Washington University Global Studies Law Review

Abstract

China is about to undergo a major reform of its securities offering and listing processes. Since the inception of China’s securities market in the early 1990s, the government has exercised tight control to determine which companies will be allowed to engage in initial public offerings and become listed on a national exchange. The system has led to both corruption and favoritism and has blocked numerable companies from access to capital markets. With the ascension in 2013 of Xi Jinping and Li Keqiang as the heads of the Chinese Communist Party and Premier, the government adopted reform of the market process as a major goal within its economic program. Under the proposal, the China Securities Regulatory Commission (CSRC) will no longer have major power over which companies can go public, what their offering prices will be or whether or where the issuer’s shares will be listed. According to the proposed bill, the CSRC’s role under the proposed reform has been substantially reduced. The authority to determine whether prospectus disclosure requirements have been met will principally move from the CSRC to the stock exchanges, which will also determine listing applications. The reform process, announced in November 2013, has been delayed as a result of China’s stock market crisis in July 2015. It now appears that the reform measures are back on track.
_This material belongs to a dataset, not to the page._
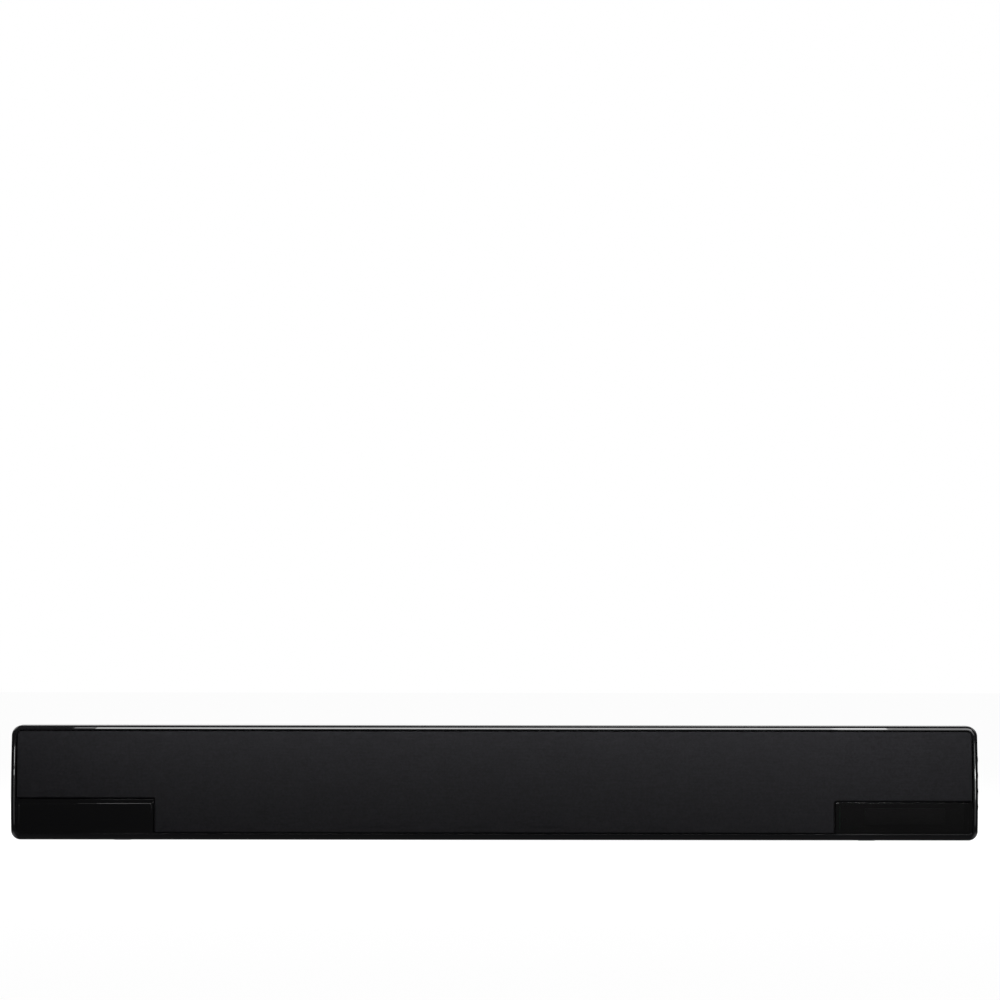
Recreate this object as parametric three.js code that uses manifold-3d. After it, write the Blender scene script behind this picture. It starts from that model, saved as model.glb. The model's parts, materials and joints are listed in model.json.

Yet, despite a generally favorable attitude towards the reform, significant concerns exist among Chinese government officials and academics as to whether the open registration system will lead to a more efficient market. Unlike the United States, the Chinese securities markets are dominated by individual shareholders, many of whom are relatively inexperienced. Nor does China have the extensive infrastructure of experienced and trustworthy broker-dealers, investment advisors, and enforcement tools that exist in the U.S. Other than the principal reform proposal there are few specific regulations currently adopted to address concerns about market access and investor protection. This article examines the background leading to the reform proposal and analyzes whether and to what extent certain measures in the United States might be appropriate for adoption when the open registration system becomes reality.